Reactions of atomic and molecular ions with acetone, 1,1,1- trifluoroacetone, and hexafluoroacetone: An investigation of the effects of molecular structure on the dynamics and kinetics of ion-molecule reactions

A selected ion flow tube study of the reactions of a series of gas-phase atomic cations (S⁺, Xe⁺, O⁺, Kr⁺, N⁺, Ar⁺ and Ne⁺) and molecular ions (SF _n⁺ (n = 1-5), CF_n⁺ (n = 1-3), CF₂Cl⁺, H₃O⁺, NO⁺, N ₂O⁺, CO₂⁺, CO⁺, and N₂⁺) spanning a large range of recombination energies (6.3-21.6 eV), with acetone, 1,1,1-trifluoroacetone, and hexafluoroacetone has been undertaken with the objective of exploring the nature of the reaction ion chemistry as the methyl groups in acetone are substituted for CF₃. The reaction rate coefficients and product ion branching ratios for all 66 reactions, measured at 298 K, are reported.

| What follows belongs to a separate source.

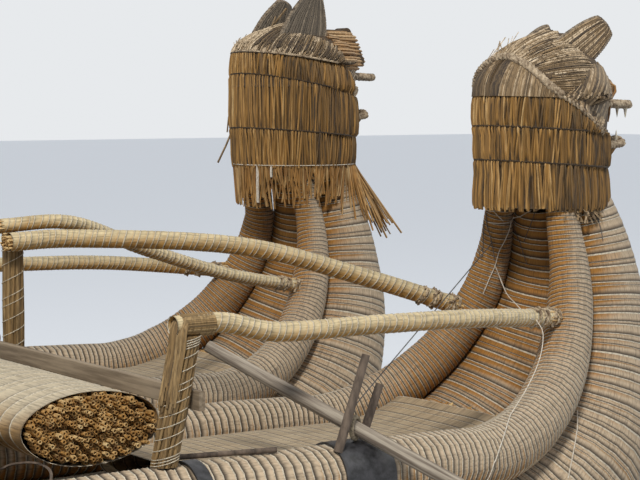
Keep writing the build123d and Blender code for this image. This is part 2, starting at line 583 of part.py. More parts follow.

The experimental reaction rate coefficients are compared to theoretically calculated collisional values. Several distinct reaction processes were observed among the large number of reactions studied, including charge transfer (non-dissociative and dissociative), abstraction, ion-molecule associations and, in the case of the reactions involving the reagent ion H₃O⁺, proton transfer.